▶ **Information provided**:
________________

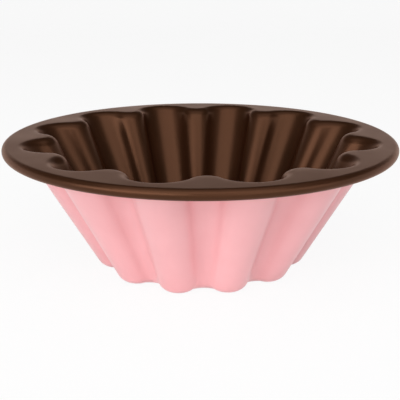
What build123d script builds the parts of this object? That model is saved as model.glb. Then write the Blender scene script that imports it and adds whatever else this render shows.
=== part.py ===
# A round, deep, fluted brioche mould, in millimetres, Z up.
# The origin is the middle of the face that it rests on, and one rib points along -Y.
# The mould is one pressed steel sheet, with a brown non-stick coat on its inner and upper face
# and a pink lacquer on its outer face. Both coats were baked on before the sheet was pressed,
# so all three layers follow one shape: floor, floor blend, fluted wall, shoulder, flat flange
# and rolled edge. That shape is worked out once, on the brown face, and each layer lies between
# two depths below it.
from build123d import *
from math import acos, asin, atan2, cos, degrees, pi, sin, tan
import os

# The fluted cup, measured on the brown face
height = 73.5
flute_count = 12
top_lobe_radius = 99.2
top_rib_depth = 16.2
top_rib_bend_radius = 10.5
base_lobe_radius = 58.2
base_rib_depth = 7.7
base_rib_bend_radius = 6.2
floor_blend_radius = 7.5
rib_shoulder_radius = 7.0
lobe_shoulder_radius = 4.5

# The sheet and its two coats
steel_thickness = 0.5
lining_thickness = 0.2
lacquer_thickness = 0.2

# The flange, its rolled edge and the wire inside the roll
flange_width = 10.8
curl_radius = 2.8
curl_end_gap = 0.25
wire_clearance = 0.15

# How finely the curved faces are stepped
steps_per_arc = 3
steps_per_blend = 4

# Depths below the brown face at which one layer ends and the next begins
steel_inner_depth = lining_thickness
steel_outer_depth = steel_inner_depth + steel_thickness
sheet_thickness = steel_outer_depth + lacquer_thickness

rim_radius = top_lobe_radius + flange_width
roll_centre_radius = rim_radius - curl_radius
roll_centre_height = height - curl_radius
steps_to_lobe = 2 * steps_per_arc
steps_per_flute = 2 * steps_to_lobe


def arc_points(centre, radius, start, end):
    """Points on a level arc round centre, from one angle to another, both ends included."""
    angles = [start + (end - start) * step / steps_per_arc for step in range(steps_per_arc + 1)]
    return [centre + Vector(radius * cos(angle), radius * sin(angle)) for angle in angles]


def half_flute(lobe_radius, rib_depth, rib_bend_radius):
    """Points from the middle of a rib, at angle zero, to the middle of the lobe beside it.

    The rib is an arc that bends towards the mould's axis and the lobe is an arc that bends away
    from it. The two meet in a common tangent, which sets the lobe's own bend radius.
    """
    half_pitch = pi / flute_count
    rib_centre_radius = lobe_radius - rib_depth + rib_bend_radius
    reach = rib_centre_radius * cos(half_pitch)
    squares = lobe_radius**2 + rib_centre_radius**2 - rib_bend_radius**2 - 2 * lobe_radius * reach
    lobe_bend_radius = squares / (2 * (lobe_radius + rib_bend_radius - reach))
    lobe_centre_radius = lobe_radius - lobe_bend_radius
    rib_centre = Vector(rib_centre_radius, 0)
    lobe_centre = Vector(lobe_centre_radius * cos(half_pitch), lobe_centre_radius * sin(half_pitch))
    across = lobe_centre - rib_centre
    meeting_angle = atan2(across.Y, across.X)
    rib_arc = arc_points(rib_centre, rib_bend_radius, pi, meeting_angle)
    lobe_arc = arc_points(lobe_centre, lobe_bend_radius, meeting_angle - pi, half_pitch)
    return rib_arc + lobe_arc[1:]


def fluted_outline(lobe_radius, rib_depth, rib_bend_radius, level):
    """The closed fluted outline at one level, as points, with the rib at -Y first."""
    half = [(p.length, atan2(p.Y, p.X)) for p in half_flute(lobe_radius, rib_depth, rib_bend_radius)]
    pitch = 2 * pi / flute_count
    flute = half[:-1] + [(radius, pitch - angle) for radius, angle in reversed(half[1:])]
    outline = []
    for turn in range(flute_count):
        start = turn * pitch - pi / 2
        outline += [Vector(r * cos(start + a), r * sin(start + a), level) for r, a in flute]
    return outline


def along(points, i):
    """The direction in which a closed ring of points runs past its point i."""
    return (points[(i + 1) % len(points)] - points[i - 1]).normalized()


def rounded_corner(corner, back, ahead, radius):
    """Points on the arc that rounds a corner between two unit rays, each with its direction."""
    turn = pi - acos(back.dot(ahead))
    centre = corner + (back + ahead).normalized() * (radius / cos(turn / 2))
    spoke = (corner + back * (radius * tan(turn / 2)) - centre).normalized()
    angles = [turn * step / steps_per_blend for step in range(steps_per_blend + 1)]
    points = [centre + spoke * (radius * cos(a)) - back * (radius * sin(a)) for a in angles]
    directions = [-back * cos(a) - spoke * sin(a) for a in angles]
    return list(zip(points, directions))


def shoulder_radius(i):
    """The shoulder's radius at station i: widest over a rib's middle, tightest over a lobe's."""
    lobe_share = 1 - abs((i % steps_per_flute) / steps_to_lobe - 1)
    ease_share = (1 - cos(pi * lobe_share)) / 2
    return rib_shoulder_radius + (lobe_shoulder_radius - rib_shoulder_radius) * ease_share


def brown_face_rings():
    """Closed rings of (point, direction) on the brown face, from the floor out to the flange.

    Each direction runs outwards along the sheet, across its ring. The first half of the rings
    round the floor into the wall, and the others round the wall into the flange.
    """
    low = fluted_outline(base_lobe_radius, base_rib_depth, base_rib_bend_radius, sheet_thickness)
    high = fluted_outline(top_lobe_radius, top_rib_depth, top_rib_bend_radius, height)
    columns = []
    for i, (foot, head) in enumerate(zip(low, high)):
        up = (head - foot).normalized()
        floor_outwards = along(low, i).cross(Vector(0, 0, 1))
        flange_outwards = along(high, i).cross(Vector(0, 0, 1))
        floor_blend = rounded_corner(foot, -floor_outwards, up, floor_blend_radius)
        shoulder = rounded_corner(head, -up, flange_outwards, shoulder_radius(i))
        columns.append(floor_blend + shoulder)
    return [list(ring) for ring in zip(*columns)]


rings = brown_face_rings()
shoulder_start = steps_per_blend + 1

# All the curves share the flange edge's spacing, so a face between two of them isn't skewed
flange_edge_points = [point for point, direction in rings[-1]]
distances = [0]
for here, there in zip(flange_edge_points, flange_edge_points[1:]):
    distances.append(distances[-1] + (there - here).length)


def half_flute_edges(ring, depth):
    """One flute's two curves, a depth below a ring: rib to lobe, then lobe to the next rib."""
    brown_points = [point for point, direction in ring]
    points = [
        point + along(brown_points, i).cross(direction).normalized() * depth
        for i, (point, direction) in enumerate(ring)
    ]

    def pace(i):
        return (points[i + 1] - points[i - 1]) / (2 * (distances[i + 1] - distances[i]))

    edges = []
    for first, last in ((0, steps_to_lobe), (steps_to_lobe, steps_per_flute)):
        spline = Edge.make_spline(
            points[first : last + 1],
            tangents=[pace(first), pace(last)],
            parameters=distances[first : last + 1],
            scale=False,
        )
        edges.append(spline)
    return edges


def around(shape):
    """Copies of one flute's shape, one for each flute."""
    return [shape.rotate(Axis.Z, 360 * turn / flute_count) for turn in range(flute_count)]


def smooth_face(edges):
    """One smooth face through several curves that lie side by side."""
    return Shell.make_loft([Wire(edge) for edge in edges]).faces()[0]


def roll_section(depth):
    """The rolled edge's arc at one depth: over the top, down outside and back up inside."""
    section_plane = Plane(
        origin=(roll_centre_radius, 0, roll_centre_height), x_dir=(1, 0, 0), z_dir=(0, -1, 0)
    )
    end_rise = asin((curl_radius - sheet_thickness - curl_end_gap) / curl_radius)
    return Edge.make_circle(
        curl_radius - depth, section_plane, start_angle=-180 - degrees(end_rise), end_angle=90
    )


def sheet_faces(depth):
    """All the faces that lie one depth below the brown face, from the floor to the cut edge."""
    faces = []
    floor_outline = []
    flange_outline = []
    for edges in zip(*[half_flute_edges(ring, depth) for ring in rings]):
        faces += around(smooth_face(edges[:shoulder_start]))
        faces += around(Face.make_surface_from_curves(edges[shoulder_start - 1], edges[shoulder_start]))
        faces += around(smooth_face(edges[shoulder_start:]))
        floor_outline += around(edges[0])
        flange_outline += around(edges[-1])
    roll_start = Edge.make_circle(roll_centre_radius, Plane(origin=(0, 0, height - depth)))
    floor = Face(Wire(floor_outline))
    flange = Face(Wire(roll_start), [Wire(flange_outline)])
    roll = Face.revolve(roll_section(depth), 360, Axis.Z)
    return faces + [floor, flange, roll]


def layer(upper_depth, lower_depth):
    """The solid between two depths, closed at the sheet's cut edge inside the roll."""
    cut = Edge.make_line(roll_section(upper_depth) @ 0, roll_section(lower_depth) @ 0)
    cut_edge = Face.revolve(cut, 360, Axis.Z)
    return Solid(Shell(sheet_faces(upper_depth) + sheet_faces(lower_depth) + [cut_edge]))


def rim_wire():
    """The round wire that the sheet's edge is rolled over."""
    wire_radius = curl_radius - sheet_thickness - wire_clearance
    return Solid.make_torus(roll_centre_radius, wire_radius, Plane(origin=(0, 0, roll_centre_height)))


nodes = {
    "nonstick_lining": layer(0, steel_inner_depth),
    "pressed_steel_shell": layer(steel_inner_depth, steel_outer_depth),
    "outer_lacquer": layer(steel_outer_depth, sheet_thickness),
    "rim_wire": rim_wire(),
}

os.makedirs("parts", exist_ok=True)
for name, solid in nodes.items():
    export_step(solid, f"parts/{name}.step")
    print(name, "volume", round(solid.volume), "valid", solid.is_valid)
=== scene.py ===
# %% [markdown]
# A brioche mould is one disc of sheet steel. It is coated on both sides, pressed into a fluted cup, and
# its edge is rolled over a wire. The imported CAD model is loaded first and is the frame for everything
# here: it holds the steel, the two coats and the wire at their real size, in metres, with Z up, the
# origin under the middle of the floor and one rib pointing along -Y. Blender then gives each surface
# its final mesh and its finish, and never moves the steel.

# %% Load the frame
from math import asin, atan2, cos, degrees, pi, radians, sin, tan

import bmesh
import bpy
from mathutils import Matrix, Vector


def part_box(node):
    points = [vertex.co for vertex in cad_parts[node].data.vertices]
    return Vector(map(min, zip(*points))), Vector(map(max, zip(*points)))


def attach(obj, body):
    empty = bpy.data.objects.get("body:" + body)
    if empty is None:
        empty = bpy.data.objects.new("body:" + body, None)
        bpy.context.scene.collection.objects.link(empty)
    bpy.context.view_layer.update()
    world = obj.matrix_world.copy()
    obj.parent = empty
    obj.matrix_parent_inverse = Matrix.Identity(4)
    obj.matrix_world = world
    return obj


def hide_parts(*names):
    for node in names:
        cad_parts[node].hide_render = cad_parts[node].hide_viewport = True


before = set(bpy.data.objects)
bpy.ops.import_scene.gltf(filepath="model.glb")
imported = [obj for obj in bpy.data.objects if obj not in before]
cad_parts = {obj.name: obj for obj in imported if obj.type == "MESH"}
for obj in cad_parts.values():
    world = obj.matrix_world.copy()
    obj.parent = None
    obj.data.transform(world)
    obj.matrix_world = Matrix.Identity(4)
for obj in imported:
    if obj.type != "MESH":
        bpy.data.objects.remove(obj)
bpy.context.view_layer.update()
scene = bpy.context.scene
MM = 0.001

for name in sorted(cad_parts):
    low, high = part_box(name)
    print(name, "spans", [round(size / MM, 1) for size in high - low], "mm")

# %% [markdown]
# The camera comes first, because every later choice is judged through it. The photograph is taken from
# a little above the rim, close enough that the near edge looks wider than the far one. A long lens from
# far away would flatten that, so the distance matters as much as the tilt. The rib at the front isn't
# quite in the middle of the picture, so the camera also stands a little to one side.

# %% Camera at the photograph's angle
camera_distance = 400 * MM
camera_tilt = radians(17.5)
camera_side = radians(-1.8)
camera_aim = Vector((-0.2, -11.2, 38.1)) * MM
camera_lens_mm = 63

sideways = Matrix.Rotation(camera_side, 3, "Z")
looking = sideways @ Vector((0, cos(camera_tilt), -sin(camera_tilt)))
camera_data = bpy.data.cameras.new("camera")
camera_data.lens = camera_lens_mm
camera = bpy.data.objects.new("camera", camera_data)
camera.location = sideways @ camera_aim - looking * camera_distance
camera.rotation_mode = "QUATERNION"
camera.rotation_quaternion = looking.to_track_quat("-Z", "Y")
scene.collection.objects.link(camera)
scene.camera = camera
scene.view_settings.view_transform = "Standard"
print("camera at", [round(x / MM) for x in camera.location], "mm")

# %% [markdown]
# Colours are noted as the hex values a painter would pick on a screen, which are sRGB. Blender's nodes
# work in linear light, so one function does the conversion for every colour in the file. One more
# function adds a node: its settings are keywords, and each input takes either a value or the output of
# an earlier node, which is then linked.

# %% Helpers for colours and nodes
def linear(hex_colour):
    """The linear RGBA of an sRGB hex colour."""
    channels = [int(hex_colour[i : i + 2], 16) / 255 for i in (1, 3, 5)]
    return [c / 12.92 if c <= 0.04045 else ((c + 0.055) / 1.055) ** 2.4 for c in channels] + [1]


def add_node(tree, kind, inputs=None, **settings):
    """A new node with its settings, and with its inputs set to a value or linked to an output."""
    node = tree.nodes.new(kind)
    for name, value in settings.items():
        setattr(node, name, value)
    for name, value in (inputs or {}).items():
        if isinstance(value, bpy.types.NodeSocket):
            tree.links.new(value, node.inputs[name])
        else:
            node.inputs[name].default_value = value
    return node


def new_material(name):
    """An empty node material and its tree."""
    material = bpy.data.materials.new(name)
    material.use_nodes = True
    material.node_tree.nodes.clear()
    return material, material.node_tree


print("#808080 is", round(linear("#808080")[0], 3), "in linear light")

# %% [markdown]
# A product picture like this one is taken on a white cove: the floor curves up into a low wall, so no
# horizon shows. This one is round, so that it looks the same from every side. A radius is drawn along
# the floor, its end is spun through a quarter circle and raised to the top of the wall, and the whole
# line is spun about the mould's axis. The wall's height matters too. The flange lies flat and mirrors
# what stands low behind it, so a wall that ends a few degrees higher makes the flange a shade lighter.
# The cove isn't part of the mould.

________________

Reproduce exactly, and only, the lines from the one that contains "for name, solid" down to the one that contains "radians, sin, tan", both ends included.

▶ **Solution for this exercise**:
for name, solid in nodes.items():
    export_step(solid, f"parts/{name}.step")
    print(name, "volume", round(solid.volume), "valid", solid.is_valid)
=== scene.py ===
# %% [markdown]
# A brioche mould is one disc of sheet steel. It is coated on both sides, pressed into a fluted cup, and
# its edge is rolled over a wire. The imported CAD model is loaded first and is the frame for everything
# here: it holds the steel, the two coats and the wire at their real size, in metres, with Z up, the
# origin under the middle of the floor and one rib pointing along -Y. Blender then gives each surface
# its final mesh and its finish, and never moves the steel.

# %% Load the frame
from math import asin, atan2, cos, degrees, pi, radians, sin, tan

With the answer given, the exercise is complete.